Après une vingtaine d’années dans le droit des brevets et de la propriété industrielle, Gaëlle Bourout a une bonne position d’observatrice et voit la réglementation changer. L’Europe est notamment en train de se doter d’outils pour une nouvelle juridiction : la Unified Patent Court – Juridiction unifiée du brevet – qui devrait entrer en application en juin 2023. “C’était en chantier depuis des décennies car il n’y a pas, à ce jour, de brevet à l’échelle de l’Union Européenne, cela existe uniquement pour les marques déposées. La création de ce tribunal est un énorme bouleversement, cela va changer la donne pour les avocats et pour ceux qui ont des brevets, sur la manière de les déposer, de les défendre, de les attaquer.” Elle note également qu’en France la culture des brevets n’est pas très forte, les chercheurs en déposent moins qu’ailleurs, même si l’ESPCI reste un précurseur dans ce domaine en France. Selon elle, la recherche publique est considérée en premier lieu comme un acte désintéressé, qui vise à faire avancer les connaissances scientifiques et le savoir, alors que “déposer un brevet peut être vu comme un acte purement économique”. Ainsi, les chercheurs académiques français ont plutôt tendance à révéler leurs résultats dans des publications scientifiques, or une fois que “les résultats ont été publiés, il est en pratique trop tard pour déposer une demande de brevet.”

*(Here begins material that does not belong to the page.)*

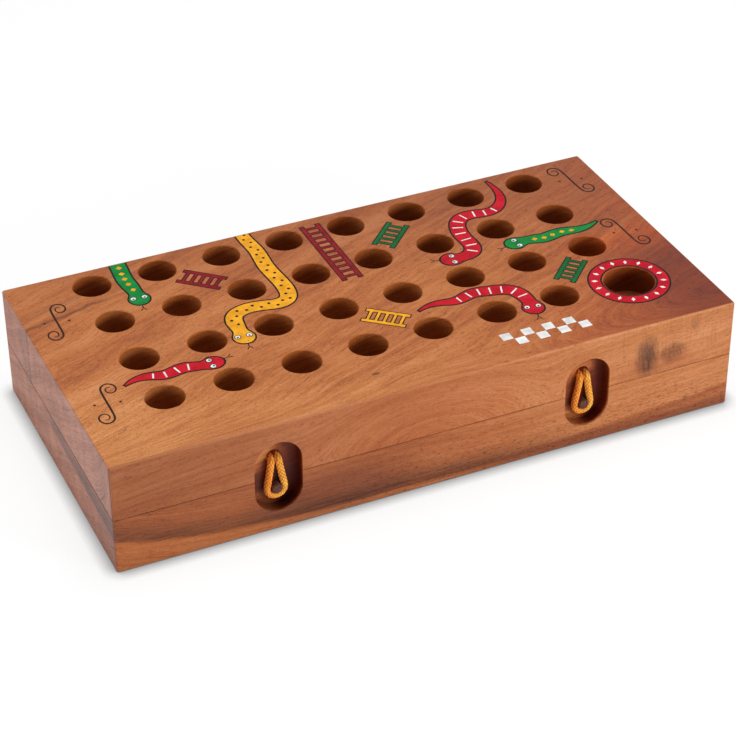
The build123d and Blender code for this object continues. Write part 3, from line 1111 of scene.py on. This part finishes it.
# In millimetres: a base with softened edges and a groove, a waisted body and a ball
PAWN_SIDES = 72
BASE_RADIUS = 6.98
BASE_ROUND = 0.88
BASE_BOTTOM = 0.02
BASE_TOP = 12.96
HOLLOW_FOOT = [(0, 0.35), (3.4, 0.30), (4.4, 0.04), (5.9, 0)]
GROOVE = [(BASE_RADIUS, 5.8), (6.9, 6.02), (6.72, 6.2), (6.72, 6.5), (6.9, 6.7), (BASE_RADIUS, 6.9)]
BODY_BOTTOM = 12.97
BODY_HEIGHT = 7.9
BODY_STEPS = 14
BALL_RADIUS = 5.49
BALL_MIDDLE = 25.5
BALL_STEPS = 28
NECK_ANGLE = acos(-4.61 / 5.5)
PAWN_AXIS_Z = 22

# Place of each pawn as (x, y, turn in degrees), and its paint
PAWNS = {
    "red": ((-99, 22, 8), (0.48, 0.010, 0.014)),
    "yellow": ((-77, 12, -10), (0.86, 0.36, 0.020)),
    "green": ((-55, 26, 5), (0.008, 0.15, 0.030)),
    "blue": ((-33, 14, -6), (0.010, 0.055, 0.29)),
}


def paint_surface(name, colour):
    """Gloss paint over turned wood, rubbed through at the edges of the base."""
    shader = Shader(name)
    x, y, z = shader.parts
    peel = shader.noise(shader.parts, 1.6)
    cloud = shader.noise(shader.parts, 0.22)
    turning = shader.noise(z, 3.2, 2, 0.6)
    ragged = shader.noise(shader.parts, 0.9, 4, 0.7)
    radius = (x * x + y * y).math("SQRT")
    edge = larger(z.step(1.5, 0.2), z.step(11.6, 12.6) * z.step(13.6, 13.1))
    worn = radius.step(6.35, 6.9) * edge * ragged.step(0.53, 0.60)
    tone = shader.mix(cloud.scaled(0.35, 0.65, 0, 1), shade(colour, 0.78), shade(colour, 1.1, 0.003))
    return shader.finish({
        "Base Color": shader.mix(worn * 0.9, tone, (0.52, 0.30, 0.14)),
        "Roughness": cloud * 0.10 + worn * 0.35 + turning * 0.06 + 0.12,
        "Normal": shader.bump(peel * 0.6 + turning * 0.4 - worn * 0.5, 0.06, 0.6),
        "Coat Weight": 0.5,
        "Coat Roughness": 0.08,
    })


def softened(middle_height, start_angle):
    """A quarter round at the edge of the base, upwards from an angle in degrees."""
    angles = [radians(start_angle + 15 * i) for i in range(7)]
    middle = BASE_RADIUS - BASE_ROUND
    return [(middle + BASE_ROUND * cos(a), middle_height + BASE_ROUND * sin(a)) for a in angles]


def pawn_profile():
    """Radius and height along a pawn's outline, from its foot to the top of its head."""
    profile = HOLLOW_FOOT + softened(BASE_BOTTOM + BASE_ROUND, -90)
    profile += GROOVE + softened(BASE_TOP - BASE_ROUND, 0)
    for i in range(1, BODY_STEPS):
        share = i / BODY_STEPS
        radius = 3 + 2.32 * (1 - share) ** 2 + 0.14 * share * (1 - share)
        profile.append((radius, BODY_BOTTOM + BODY_HEIGHT * share))
    for i in range(BALL_STEPS + 1):
        angle = NECK_ANGLE * (1 - i / BALL_STEPS)
        profile.append((BALL_RADIUS * sin(angle), BALL_MIDDLE + BALL_RADIUS * cos(angle)))
    return profile


def make_pawn(paint, place, material):
    """A turned playing piece on its side."""
    x, y, turn = place
    foot, *rings, head = pawn_profile()
    points = []
    for radius, height in rings:
        points += [(px * MM, py * MM, height * MM) for px, py in around((0, 0), radius, PAWN_SIDES)]
    faces = tube_faces(len(rings), PAWN_SIDES)
    count = len(points)
    last = count - PAWN_SIDES
    for k in range(PAWN_SIDES):
        after = (k + 1) % PAWN_SIDES
        faces += [(count, after, k), (last + k, last + after, count + 1)]
    points += [(0, 0, height * MM) for height in (foot[1], head[1])]
    piece = mesh_piece(f"{paint}_turned_pawn", points, faces, material)
    turned = Matrix.Rotation(radians(turn), 4, "Z") @ Matrix.Rotation(radians(90), 4, "X")
    piece.matrix_world = Matrix.Translation(Vector((x, y, PAWN_AXIS_Z)) * MM) @ turned
    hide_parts(f"{paint}_pawn")
    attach(piece, "lower")


for paint, (place, colour) in PAWNS.items():
    make_pawn(paint, place, paint_surface(f"{paint}_gloss", colour))


# Die

DIE_HALF = 6
DIE_PLACE = (-11, -8)
DIE_TURN = radians(24)


def die_surface():
    """Pale varnished wood with black paint in the pips."""
    shader = Shader("die_wood")
    x, y, z = shader.parts
    low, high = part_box("die")
    east = x - DIE_PLACE[0]
    north = y - DIE_PLACE[1]
    a = east * cos(DIE_TURN) + north * sin(DIE_TURN)
    b = north * cos(DIE_TURN) - east * sin(DIE_TURN)
    c = z - (low.z + high.z) / 2 / MM
    sizes = [abs(part) for part in (a, b, c)]
    most = larger(*sizes)
    middle = sum(sizes) - most - smaller(*sizes)
    pip = most.step(DIE_HALF - 0.012, DIE_HALF - 0.05) * middle.step(4.5, 4.35)
    grain = shader.noise((a * 0.18, b, c), 1.3, 4, 0.6)
    colour = shader.ramp(grain, [(0.3, (0.50, 0.30, 0.14)), (0.7, (0.78, 0.56, 0.32))])
    return shader.finish({
        "Base Color": shader.mix(pip, colour, (0.015, 0.012, 0.012)),
        "Roughness": grain * 0.2 + 0.25,
        "Normal": shader.bump(grain, 0.05, 0.5),
    })


dress("die", die_surface())


# Floor and light

FLOOR_REACH = 4
FLOOR_Z = -0.12 * MM
FLOOR_WHITE = [(0, (0.90,) * 3), (1, (0.94,) * 3)]
FLOOR_GLOW = 0.82
FLOOR_SHADE = 0.78
CONTACT_REACH = 6 * MM
CONTACT_DEPTH = 1.2
WORLD_FILL = 0.26
UNDERSIDE_FILL = 0.5
UNDERSIDE_REACH = 13 * MM
HORIZON = 0.01

# Place in metres, size in metres and power in watts
LIGHTS = {
    "key": ((0.72, -1.02, 0.30), 0.36, 8.6),
    "top": ((0.10, 0.10, 1.30), 0.8, 10),
    "left": ((-1.30, 0.12, 0.40), 0.8, 5),
}


def make_floor():
    """White floor with a contact shadow painted in by ambient occlusion, clear from below, that lets soft
    light reach the underside.
    """
    shader = Shader("floor_white", roughness=0.9)
    direct = shader.rays("Camera", "Glossy")
    # Painted contact shadow: ambient occlusion darkens the floor's colour and glow near the box
    contact = shader.value("AmbientOcclusion", "AO", {"Distance": CONTACT_REACH}, samples=8)
    open_sky = contact.math("POWER", CONTACT_DEPTH)
    white = shader.ramp(shader.noise(shader.parts, 0.06), FLOOR_WHITE)
    shaded = shader.tint(direct, white, (1 - FLOOR_SHADE,) * 3)
    shader.finish({
        "Base Color": shader.tint(1, shaded, open_sky),
        "Specular IOR Level": 0,
        "Emission Color": (1, 1, 1),
        "Emission Strength": direct * open_sky * FLOOR_GLOW,
    })
    short = shader.value("LightPath", "Ray Length").math("LESS_THAN", UNDERSIDE_REACH)
    under = short * shader.rays("Diffuse")
    seen_through = larger(shader.value("NewGeometry", "Backfacing"), under)
    clear = shader.add("BsdfTransparent").outputs[0]
    both = shader.add("MixShader", {0: seen_through, 1: shader.surface.outputs[0], 2: clear})
    shader.feed(shader.tree.nodes["Material Output"].inputs["Surface"], both.outputs[0])
    corners = [(x * FLOOR_REACH, y * FLOOR_REACH, FLOOR_Z) for x, y in CORNERS]
    mesh_piece("floor", corners, [(0, 1, 2, 3)], shader.material, smooth=False)


def make_world():
    """Soft fill that the camera and reflections see as white."""
    world = bpy.context.scene.world = bpy.data.worlds.new("world")
    world.use_nodes = True
    sky = Nodes(world.node_tree)
    back = sky.tree.nodes["Background"]
    direct = sky.rays("Camera", "Glossy", "Transmission")
    direction = sky.add("TexCoord").outputs["Generated"]
    height = sky.value("SeparateXYZ", "Z", {0: direction})
    fill = height.scaled(-HORIZON, HORIZON, UNDERSIDE_FILL, WORLD_FILL)
    sky.feed(back.inputs["Color"], (1, 1, 1))
    sky.feed(back.inputs["Strength"], direct.scaled(0, 1, fill, 1))


def area_light(name, place, size, power):
    """A square soft light that points at the box."""
    data = bpy.data.lights.new(name, "AREA")
    data.size = size
    data.energy = power
    light = new_object(name, data)
    light.location = place
    aim = Vector((0, 0, BOX_HEIGHT / 2))
    light.rotation_euler = (aim - Vector(place)).to_track_quat("-Z", "Y").to_euler()


make_floor()
make_world()
for name, light in LIGHTS.items():
    area_light(name, *light)
bpy.context.scene.view_settings.view_transform = "Standard"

De par son métier, Gaëlle Bourout reste donc très proche de l’innovation, même si elle ne participe pas à sa genèse. Ingénieure de formation et avocate de métier, elle incarne aujourd’hui tout le champ des possibles que l’on peut explorer avec un diplôme d’ingénieure, puisque comme elle le dit elle-même “ce n’est pas nécessairement un métier, c’est avant tout une formation.”